The report from SEPA also goes into some detail around the various applications of energy storage from a technical and economic perspective as well as some of the ways batteries and other technologies have already been deployed or marketed to customers by utilities.

This includes Vermont utility Green Mountain Power’s offer of Tesla Powerwall units to customers through a low-cost subscription programme, whereby the utility shares use of the batteries to help balance the local grid. Others, such as Salt River Project and Jacksonville Electric Authority have begun offering customer rebates for a portion of the cost of energy storage systems. SEPA also said new Powerwall software by Tesla, available since May, can also allow storage batteries to take advantage of utility time-of-use rates for electricity, which SEPA called a potential market catalyst.

The comprehensive report also examines front-of-meter utility applications for energy storage and how much progress has been made in each area. Energy storage as a ‘non-wires alternative’ (NWA) to investment in transmission and distribution infrastructure such as substations, batteries to black start grids, storage to help integrate and mitigate peaks in solar production and the recommissioning of legacy lead acid battery systems with newer technologies are all looked at.
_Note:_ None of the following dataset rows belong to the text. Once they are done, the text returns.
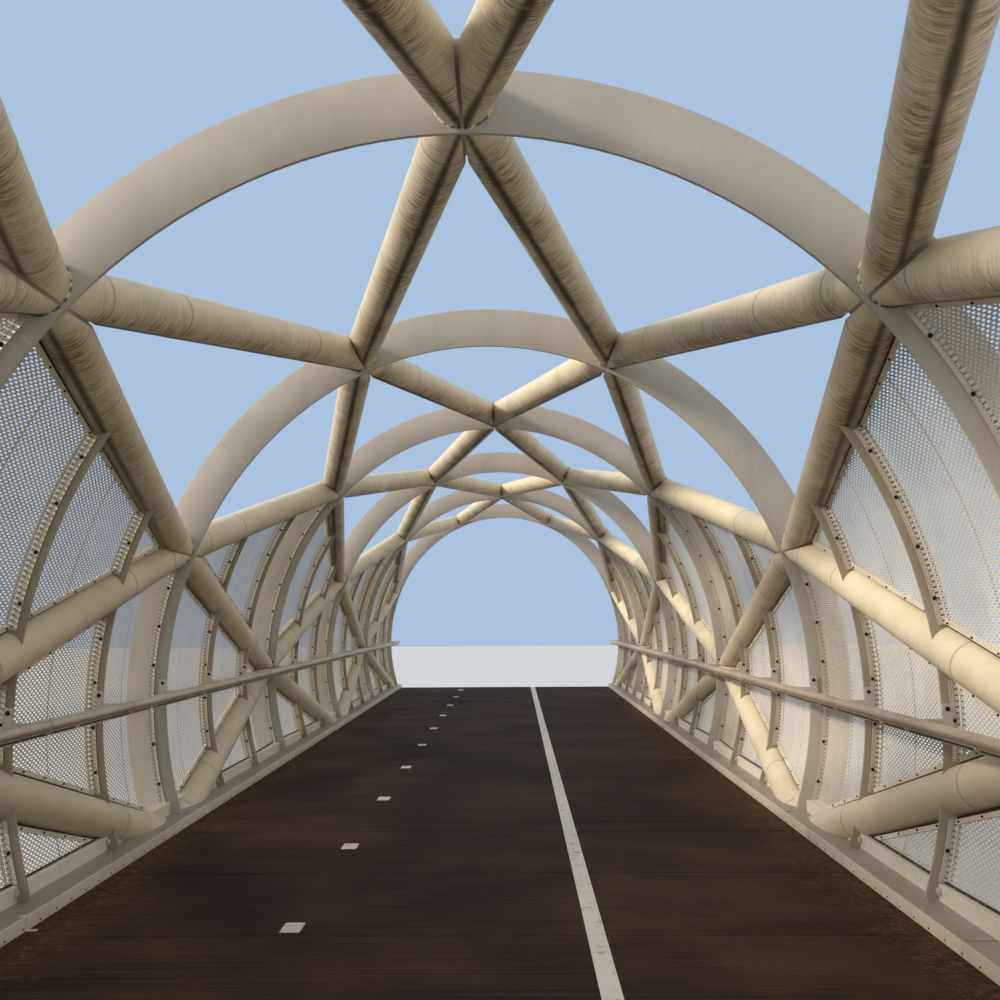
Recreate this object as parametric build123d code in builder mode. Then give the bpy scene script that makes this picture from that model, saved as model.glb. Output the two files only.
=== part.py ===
"""Six bays of a covered cycle bridge: an oval tube of crossing round bars held by flat ring
plates, with a deck, perforated side screens, curved ribs and handrails.

Millimetres. X runs across the bridge, Y along it and Z is up. The origin is the middle of the
plan at the level of the bearing undersides.
"""

import os
from math import acos, atan2, cos, degrees, hypot, pi, radians, sin, tan

from build123d import *

os.makedirs("parts", exist_ok=True)

# Driving dimensions
half_width = 2700.0
half_height = 2950.0
plate_margin = 28.5  # of the ring plates inside and outside the bars
plate_thick = 25.0
bay_length = 3880.0
bay_count = 6
nodes_per_ring = 8
oval_sides = 32

tube_dia = 273.0
tube_sides = 10
fin_thick = 20.0
fin_reach = 1.0  # of the length over which two bars run together
fin_tip = 0.45  # of the plate's height at the ring

ledge_above_node = 190.0  # of the lowest side nodes
deck_thick = 100.0
deck_edge_gap = 26.5
deck_joint = 6.0

kerb_bar_thick = 12.0
kerb_rise = 75.0
ledge_thick = 10.0
sill_height = 95.0
sill_thick = 10.0

screen_offset = 115.0
screen_thick = 5.0
screen_gap = 12.0  # to the bars
screen_joint = 1.0  # at the bends
screen_foot_gap = 3.0
screen_least = 60.0
rib_inner = 5.0
rib_thick = 14.0
rib_joint = 0.3
ribs_per_bay = 2
tip_angle = 1.95  # degrees from a bar's middle to the point of a rib
shoulder_angle = 2.9  # and to the corner behind the point
shoulder_offset = 60.0
flange_width = 30.0
flange_thick = 10.0

rail_dia = 71.0
rail_sides = 12
rail_drop = 15.0
rail_inset = 165.0
channel_width = 40.0
channel_depth = 26.0
bracket_thick = 10.0
bracket_height = 60.0

beam_depth = 300.0
beam_flange_width = 200.0
beam_flange_thick = 20.0
stringer_width = 150.0
stringer_depth = 200.0
stringer_places = (-0.82, -0.28, 0.28, 0.82)  # of the deck's half width

bearing_width = 520.0
bearing_length = 380.0
bearing_clear = 160.0
base_margin = 60.0
base_thick = 40.0

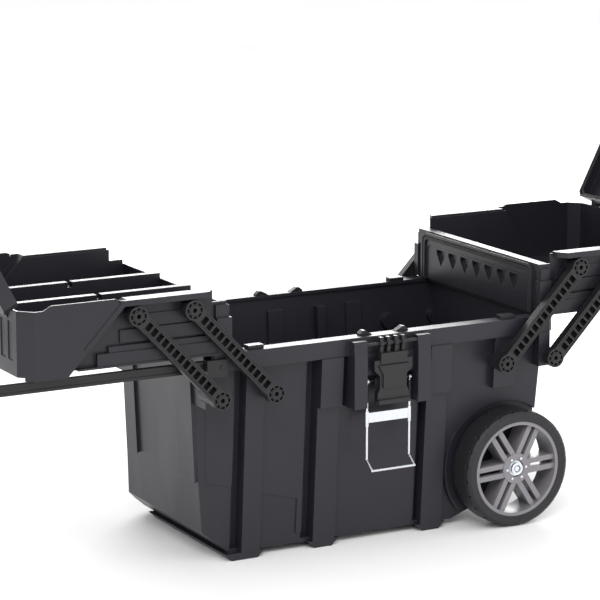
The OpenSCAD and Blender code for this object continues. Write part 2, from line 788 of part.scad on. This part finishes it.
module hinge_lug(y, w) {
    y_rod(-hinge_x, hinge_z, y, y + w, knuckle_r);
    across_at(y, w, [[-hinge_x - 4, hinge_z], [-hinge_x + 5, hinge_z],
        [-hinge_x + 5, bin_top - 6], [-bin_out + 1, bin_top - 14], [-bin_out, bin_top - 14],
        [-hinge_x - 4, bin_top - 4]]);
}

// A profile in X and Z, from y onward by w
module across_at(y, w, pts) {
    translate([0, y + w, 0]) rotate([90, 0, 0]) linear_extrude(w) polygon(pts);
}

module bin_cavity() {
    // Inside
    s_span(wall, bin_len - wall, -slim_y + wall, slim_y - wall, bin_floor, bin_top + 9);
    intersection() {
        wide_part(wide_y - wall, bin_floor, bin_top + 9, wall);
        bin_plan(2 * wall);
    }
    // Underside
    s_span(wall, bin_len - wall, -slim_y + wall, slim_y - wall, wide_z - 9, bin_floor - wall);
    intersection() {
        wide_part(wide_y - wall, wide_z - 9, bin_floor - wall, wall);
        bin_plan(2 * wall);
    }
    // Clear of the rim, the handle rails and the grip
    s_span(-1, bin_len + 1, -rim_y - 6, rim_y + 6, wide_z - 9, end_skirt_z);
}

module bin_bores() {
    both_sides() for (s = [inner_s, outer_s])
        y_rod(-bin_in - s, upper_z, -boss_y - 1, -boss_y + pin_root_y, pin_r + fit);
    y_rod(-hinge_x, hinge_z, -wide_y, wide_y, hinge_pin_r + fit);
}

module bin_boss_backs() {
    both_sides() for (s = [inner_s, outer_s])
        y_rod(-bin_in - s, upper_z, -slim_y + 1, -boss_y + pin_root_y + wall, boss_r);
}

// Slots in the outer end wall, between stiffening bars
module end_slots() {
    for (k = [-6:6]) s_span(bin_len - 1.2, bin_len + 1, k * 24 - 8, k * 24 + 8,
        wide_z + 24, bin_top - 16);
}

module left_bin() {
    color(plastic) difference() {
        union() {
            difference() {
                bin_outside();
                bin_cavity();
            }
            bin_boss_backs();
            // Stepped inner corners
            both_sides() s_span(0, 22, -slim_y - 8, -slim_y + wall, slim_z + 1, low_rim - 21);
            both_sides() s_span(4, 22, -slim_y - 4, -slim_y + wall, low_rim - 22, low_rim - 4);
        }
        bin_bores();
        end_slots();
        // Low rim at the inner end
        s_span(-1, hood_start - 3, -slim_y - 20, slim_y + 20, low_rim, bin_top + 9);
        s_span(-1, 4, -slim_y - 20, slim_y + 20, low_rim - 6, bin_top + 9);
        // Slots for the dividers' inner ends
        for (y = [-divider_y, divider_y])
            s_span(wall - 1.2, wall + 1, y - divider_w / 2 - 0.2, y + divider_w / 2 + 0.2,
                bin_floor, low_rim + 5);
    }
}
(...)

With the solar industry also an important part of SEPA’s remit there is also a deal of attention paid to the nascent solar-plus-storage utility space. The report highlights notable projects, including APS (Arizona Public Service) installing a 50MW / 135MWh battery with 65MW of solar from First Solar.

The project creates a dispatchable clean energy resource which can inject electricity into the grid during later afternoon to evening peaks from 3pm to 8pm. Other examples include a Salt River Project 20MW solar array with 10MW / 40MWh of batteries, backed with a long-term (20 year) PPA contract. Currently under development is a 10MW / 42MWh storage project in Texas which Vistra Energy is executing to capture curtailed or ‘clipped’ energy from a 180MW solar PV farm.

From there, SEPA moves onto a range of other topics including microgrids and “generation-agnostic storage” – in other words, while there is often an assumption that solar and storage are perfect companions, there is also a case for installing storage alongside natural gas, hydroelectric and of course wind.